Dr Simpson also raised concerns that teenagers would travel to neighbouring areas without restrictions, moving the problem somewhere else.

Existing laws should be better used to tackle the issue, he said.

Tory MSP Mary Scanlon and Ross Finnie of the Lib Dems pointed to concerns from the Grocers' Federation that 18-year-olds could still sell alcohol and obtain licences to do so.

Health Secretary Nicola Sturgeon said it was important not to focus solely on young people when tackling alcohol issues.

ALCOHOL BILL - KEY MEASURES

  • Ban on drink promotions
  • Retailers' social responsibility fee
  • Tighter proof of age rules

But she told the committee that 2,000 people under the age of 20 were discharged from hospitals in 2007-08 with an alcohol-related diagnosis.

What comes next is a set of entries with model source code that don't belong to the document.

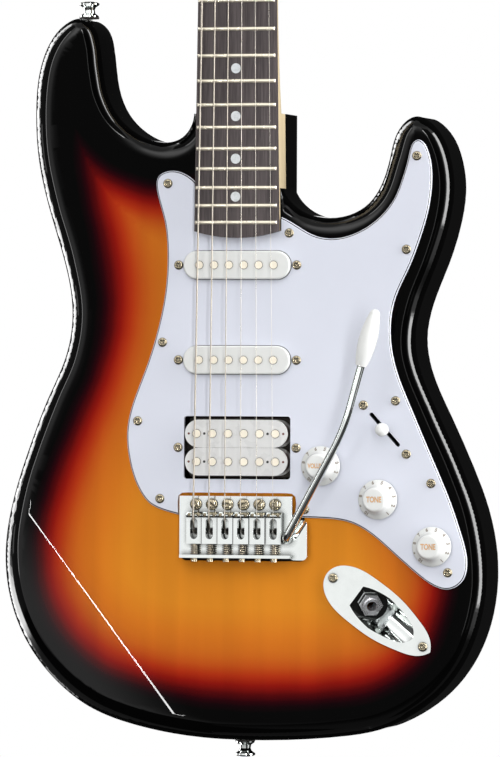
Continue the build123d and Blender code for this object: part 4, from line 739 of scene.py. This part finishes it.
# --- frets ----------------------------------------------------------------------------------------
BOARD_RADIUS = 0.241
CROWN_HEIGHT, CROWN_HALF, END_ROUND = 0.00108, 0.00118, 0.0011
board_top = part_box("fretboard")[0].y
parts = []
for group in islands("frets"):
    half = float(group[:, 0].max()) - 0.0001
    z = float(middle(group).z)
    verts, faces = [], []
    across, round_steps = 28, 8
    for i in range(across + 1):
        x = half * math.sin(math.pi / 2 * (2 * i / across - 1))
        surface_y = board_top + x * x / (2 * BOARD_RADIUS)
        end = min(1.0, (half - abs(x)) / END_ROUND)
        crown = CROWN_HEIGHT * math.sqrt(max(0.02, 1 - (1 - end) ** 2))
        for k in range(round_steps + 1):
            turn = math.pi * k / round_steps
            verts.append((x, surface_y - crown * math.sin(turn), z + CROWN_HALF * math.cos(turn)))
    row = round_steps + 1
    for i in range(across):
        for k in range(round_steps):
            a = i * row + k
            faces.append((a, a + 1, a + 1 + row, a + row))
    parts.append((verts, faces))
frets = mesh_object("frets_crowned", *joined(parts), fretwire, "fretwire")
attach(frets, "guitar")
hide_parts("frets")

# --- strings ----------------------------------------------------------------------------------------
def level(group, z):
    """The string's centre where it turns at z."""
    near = group[np.abs(group[:, 2] - z) < 0.0009]
    return (near.min(0) + near.max(0)) / 2


IN_BLOCK_Y = -0.006  # behind this a string is inside the tremolo block
POST_WAIST = 0.0026
WRAP_TURNS, WRAP_STEPS = 3, 24
string_groups = sorted(islands("strings"), key=lambda g: float(g[:, 0].min()))
for i, (group, radius) in enumerate(zip(string_groups, STRING_RADII)):
    at_break, at_nut = level(group, BREAK_Z), level(group, NUT_REAR)
    end_z = float(group[:, 2].max())
    at_post = level(group, end_z)
    low = group[group[:, 1] > IN_BLOCK_Y]
    start = (low.min(0) + low.max(0)) / 2
    hole_z = float(start[2])
    line = [(start[0], y, hole_z) for y in np.linspace(-0.003, at_break[1] + 0.0022, 8)]
    line += [(at_break[0], at_break[1] + 0.0007, 0.1405), (at_break[0], at_break[1] + 0.0001, 0.1432)]
    for z in (0.144, 0.1446, 0.146, 0.148, 0.150, 0.153, 0.156, 0.170, 0.300, 0.500, 0.700, 0.798):
        share = (z - BREAK_Z) / (NUT_REAR - BREAK_Z)
        line.append(tuple(at_break + (at_nut - at_break) * share))
    line += [tuple(at_nut), tuple(at_nut + (at_post - at_nut) * 0.5), tuple(at_post)]
    for p in range(len(line)):
        line[p] = tuple(float(c) for c in line[p])
    metal = wound if i < 3 else plain
    obj = mesh_object(f"string_{i + 1}", *tube(line, radius * MM, 10), metal, "string_steel")
    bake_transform(obj)
    if i == 0:
        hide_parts("strings")
    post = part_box(f"tuner_post_{i + 1}")
    post_x, post_z = (post[0].x + post[1].x) / 2, (post[0].z + post[1].z) / 2
    around = POST_WAIST + radius * MM
    coil = []
    for k in range(WRAP_TURNS * WRAP_STEPS + 1):
        turn = 2 * math.pi * k / WRAP_STEPS
        height = float(at_post[1]) + k / WRAP_STEPS * 2 * radius * MM
        coil.append((post_x + around * math.cos(turn), height, post_z + around * math.sin(turn)))
    wrap = mesh_object(f"string_wrap_{i + 1}", *tube(coil, radius * MM, 8), metal, "string_steel")
    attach(wrap, f"post_{i + 1}")


# --- coil springs --------------------------------------------------------------------------------------
def ends(group):
    """The lower and upper ends of a spring's upright middle line."""
    centre = middle(group)
    low, high = float(group[:, 2].min()), float(group[:, 2].max())
    return Vector((centre.x, centre.y, low)), Vector((centre.x, centre.y, high))


def coil_points(start, end, radius, turns, steps=14):
    points = []
    for k in range(int(turns * steps) + 1):
        share = k / (turns * steps)
        turn = 2 * math.pi * k / steps
        middle_line = start + (end - start) * share
        points.append(middle_line + Vector((radius * math.cos(turn), radius * math.sin(turn), 0)))
    return points


parts = []
for group in islands("intonation_springs"):
    start, end = ends(group)
    parts.append(tube(coil_points(start, end, radius=0.0021, turns=5.5), radius=0.0004, sides=6))
obj = mesh_object("intonation_coils", *joined(parts), spring_metal, "spring_steel")
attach(obj, "tremolo")
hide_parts("intonation_springs")

for number, group in enumerate(islands("tremolo_springs")):
    start, end = ends(group)
    coil = coil_points(start, end, radius=0.0034, turns=58)
    hook = [start + Vector((0, -0.004, -0.006)), start + Vector((0, -0.003, -0.001))]
    tail = [end + Vector((0, 0, 0.002)), end + Vector((0, 0, 0.0055))]
    wire = tube(hook + coil + tail, radius=0.0005, sides=6)
    obj = mesh_object(f"tremolo_coil_{number + 1}", *wire, steel, "spring_steel")
    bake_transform(obj)
    if number == 0:
        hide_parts("tremolo_springs")


# --- knobs -----------------------------------------------------------------------------------------------
KNOB_PROFILE = [
    (11.6, 3.5), (12.5, 3.45), (12.7, 3.8), (12.65, 4.3), (12.3, 4.75), (11.2, 5.3), (10.0, 6.0),
    (9.2, 7.0), (8.7, 8.4), (8.2, 11.0), (7.7, 13.4), (7.4, 14.5), (6.9, 15.05), (6.2, 15.15),
    (3.0, 15.15), (0.02, 15.15),
]  # fmt: skip


WORD_HEIGHT, WORD_ACROSS, WORD_UP = 15.19, 0.82, 1.15  # height above the face, and its stretch
NUMERAL_RADIUS, NUMERAL_STEP, FIRST_NUMERAL = 11.05, 31.5, -52  # angles in degrees


def letters(text, size):
    """Flat outlines of a text as (vertices, faces) centred on the origin, in millimetres."""
    curve = bpy.data.curves.new("letters", "FONT")
    curve.body = text
    curve.size = size
    curve.align_x = "CENTER"
    curve.align_y = "CENTER"
    curve.offset = 0.03 * size
    holder = bpy.data.objects.new("letters", curve)
    bpy.context.scene.collection.objects.link(holder)
    bpy.context.view_layer.update()
    mesh = bpy.data.meshes.new_from_object(holder.evaluated_get(bpy.context.evaluated_depsgraph_get()))
    verts = [(v.co.x, v.co.y) for v in mesh.vertices]
    faces = [tuple(p.vertices) for p in mesh.polygons]
    bpy.data.objects.remove(holder)
    return verts, faces


def skirt_height(radius):
    """Height of the knob's surface at a radius on its skirt."""
    rounds = KNOB_PROFILE[3:9]
    for (r1, h1), (r2, h2) in zip(rounds, rounds[1:]):
        if r2 <= radius <= r1:
            return h1 + (h2 - h1) * (r1 - radius) / (r1 - r2)
    return rounds[0][1]


for node, word in (("volume_knob", "VOLUME"), ("tone_knob_neck", "TONE"), ("tone_knob_middle", "TONE")):
    low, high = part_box(node)
    x, z = (low.x + high.x) / 2, (low.z + high.z) / 2
    centre = Vector((x, FACE_Y, z))
    shell = lathe(KNOB_PROFILE, centre, (0, -1, 0), 72)
    knob = mesh_object(f"{node}_shell", *shell, white_plastic, "white_plastic")
    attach(knob, node)
    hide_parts(node)
    verts, faces = letters(word, 4.4 if word == "TONE" else 3.6)
    top = [(x + u * WORD_ACROSS * MM, FACE_Y - WORD_HEIGHT * MM, z + v * WORD_UP * MM) for u, v in verts]
    label = mesh_object(f"{node}_word", top, faces, lettering, "white_plastic", smooth=False)
    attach(label, node)
    parts = []
    for value in range(1, 11):
        angle = math.radians(FIRST_NUMERAL + (value - 1) * NUMERAL_STEP)
        out = Vector((math.cos(angle), 0, math.sin(angle)))
        along = Vector((math.sin(angle), 0, -math.cos(angle)))
        verts, faces = letters(str(value), 2.9)
        placed = []
        for u, v in verts:
            radius = NUMERAL_RADIUS + v
            spot = centre + (out * radius + along * u) * MM
            spot.y = FACE_Y - (skirt_height(min(max(radius, 9.3), 12.2)) + 0.06) * MM
            placed.append(spot)
        parts.append((placed, faces))
    ring = mesh_object(f"{node}_numerals", *joined(parts), numerals, "white_plastic", smooth=False)
    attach(ring, node)

# --- camera -----------------------------------------------------------------------------------------------
AZIMUTH = math.radians(14.0)
DISTANCE = 4.5
FRAME_HEIGHT = 0.4853
SENSOR_WIDTH = 36.0
back = Vector((math.sin(AZIMUTH), -math.cos(AZIMUTH), 0))
right = Vector((math.cos(AZIMUTH), math.sin(AZIMUTH), 0))
target = Vector((0.00781, FACE_Y, 0.232))
camera_data = bpy.data.cameras.new("camera")
camera_data.sensor_width = SENSOR_WIDTH
camera_data.lens = SENSOR_WIDTH * DISTANCE / FRAME_HEIGHT
camera_data.clip_end = 60.0
camera = bpy.data.objects.new("camera", camera_data)
bpy.context.scene.collection.objects.link(camera)
camera.location = target + back * DISTANCE
roll = math.radians(0.218)
camera_up = Vector((0, 0, 1)) * math.cos(roll) - right * math.sin(roll)
turned = np.column_stack([camera_up.cross(back), camera_up, back])
camera.rotation_mode = "QUATERNION"
camera.rotation_quaternion = Matrix(turned.tolist()).to_quaternion()
bpy.context.scene.camera = camera
bpy.context.scene.view_settings.view_transform = "Standard"

# --- light ------------------------------------------------------------------------------------------------
world = bpy.data.worlds.new("studio")
bpy.context.scene.world = world
world.use_nodes = True
tree = world.node_tree
background = tree.nodes["Background"]
place = tree.nodes.new("ShaderNodeTexCoord")
split = tree.nodes.new("ShaderNodeSeparateXYZ")
tree.links.new(place.outputs["Generated"], split.inputs["Vector"])
degree = math.pi / 180
azimuth = maths(tree, "ARCTAN2", split.outputs["X"], maths(tree, "MULTIPLY", split.outputs["Y"], -1.0))
azimuth = maths(tree, "DIVIDE", azimuth, degree)
elevation = maths(tree, "DIVIDE", maths(tree, "ARCSINE", split.outputs["Z"], 0.0), degree)


def band(value, low, high, soft):
    rise = ranged(tree, value, 0, 1, low - soft, low + soft)
    fall = ranged(tree, value, 1, 0, high - soft, high + soft)
    return maths(tree, "MULTIPLY", rise, fall)


def panel(azimuths, elevations, soft=3.0):
    return maths(tree, "MULTIPLY", band(azimuth, *azimuths, soft), band(elevation, *elevations, soft))


light = 1.0
# each panel: its azimuths and elevations in degrees, its soft edge, and how much light it adds
for azimuths, elevations, soft, change in (
    ((30, 66), (-70, 60), 2.0, -0.93),
    ((97, 183), (-70, 75), 2.0, -0.985),
    ((-59, -22), (-70, 20), 4.0, -0.35),
    ((-101, -61), (-70, 60), 2.0, -0.90),
    ((-183, -128), (-70, 75), 2.0, -0.985),
    ((-181, 181), (-91, -24), 4.0, -0.90),
    ((-181, 181), (62, 91), 6.0, -0.60),
    ((74, 96), (-15, 50), 2.0, 12.0),
    ((24, 27.5), (-15, 50), 0.8, 18.0),
    ((-126, -103), (-22, 50), 2.0, 7.0),
    ((-62, -59), (-15, 40), 1.0, 5.0),
    ((-45, 5), (22, 58), 8.0, 1.0),
):
    light = maths(tree, "ADD", light, maths(tree, "MULTIPLY", panel(azimuths, elevations, soft), change))
DARKEST = 0.012
light = maths(tree, "MAXIMUM", light, DARKEST)
# a distant thin lamp that draws the bright line along the forearm contour
LINE_AZIMUTH, LINE_ELEVATION = -23.2, -7.0
LINE_COS, LINE_SIN = 0.797, 0.605
LINE_HALF_LENGTH, LINE_LIGHT = 4.0, 150.0
sideways = maths(tree, "SUBTRACT", azimuth, LINE_AZIMUTH)
upwards = maths(tree, "SUBTRACT", elevation, LINE_ELEVATION)
across = maths(
    tree, "ADD", maths(tree, "MULTIPLY", sideways, LINE_COS), maths(tree, "MULTIPLY", upwards, LINE_SIN)
)
lengthwise = maths(
    tree, "SUBTRACT", maths(tree, "MULTIPLY", upwards, LINE_COS), maths(tree, "MULTIPLY", sideways, LINE_SIN)
)
thickness = ranged(tree, lengthwise, 0.5, 0.22, -3.5, 1.0)
line = ranged(tree, maths(tree, "DIVIDE", maths(tree, "ABSOLUTE", across, 0.0), thickness), 1, 0, 0.7, 1.0)
line = maths(tree, "MULTIPLY", line, band(lengthwise, -LINE_HALF_LENGTH, LINE_HALF_LENGTH, 0.2))
light = maths(tree, "ADD", light, maths(tree, "MULTIPLY", line, LINE_LIGHT))
# plain white behind the guitar in the usual views
for azimuths, elevations in (((-172, -160), (-6, 6)), ((-140, -130), (-30, -20)), ((41, 49), (-19, -11)),
                             ((-94, -86), (-7, 1)), ((175, 181), (-7, 1)), ((-181, -175), (-7, 1))):
    shown = panel(azimuths, elevations, 0.3)
    light = maths(tree, "ADD", maths(tree, "MULTIPLY", light, maths(tree, "SUBTRACT", 1.0, shown)), shown)
tree.links.new(light, background.inputs["Strength"])
background.inputs["Color"].default_value = (1.0, 1.0, 1.0, 1.0)

# --- size ---------------------------------------------------------------------------------------------------
low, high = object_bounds()
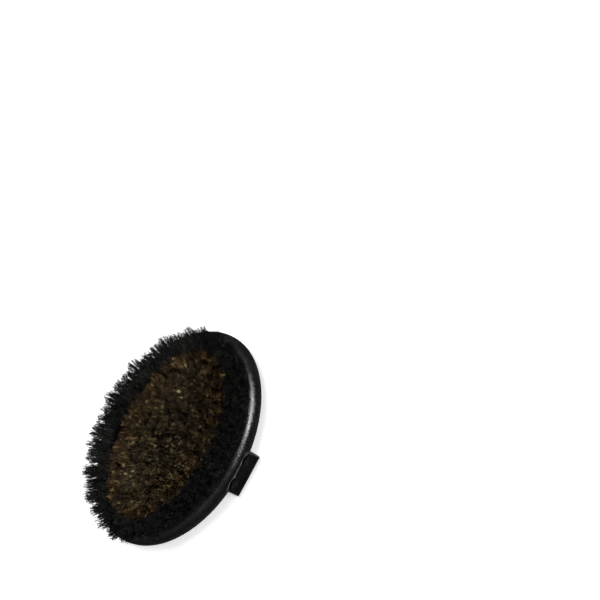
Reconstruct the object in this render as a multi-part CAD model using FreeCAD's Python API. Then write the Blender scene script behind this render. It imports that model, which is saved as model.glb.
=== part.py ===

Other measures in the Alcohol Bill include a ban on drink promotions, a retailers' social responsibility fee and tighter proof of age rules.

But Ms Sturgeon said it was important to see the Alcohol Bill as a series of measures to tackle drink-related problems.

She said: "We should not see any particular initiative as a magic bullet - we need a strong package of measures. This initiative is simply another tool in the box."

The opposition move was backed by Liam Burns, president of the National Union of Students in Scotland.

He said: "It seems totally wrong that someone could vote, pay taxes and bring up a family but not buy alcohol for their own home."

The SNP has the option of trying to re-insert the measure it when parliament debates the Alcohol Bill at its third and final stage.

The government has already said it will take a similar course of action with its plan to set a minimum price per unit of alcohol at 45p.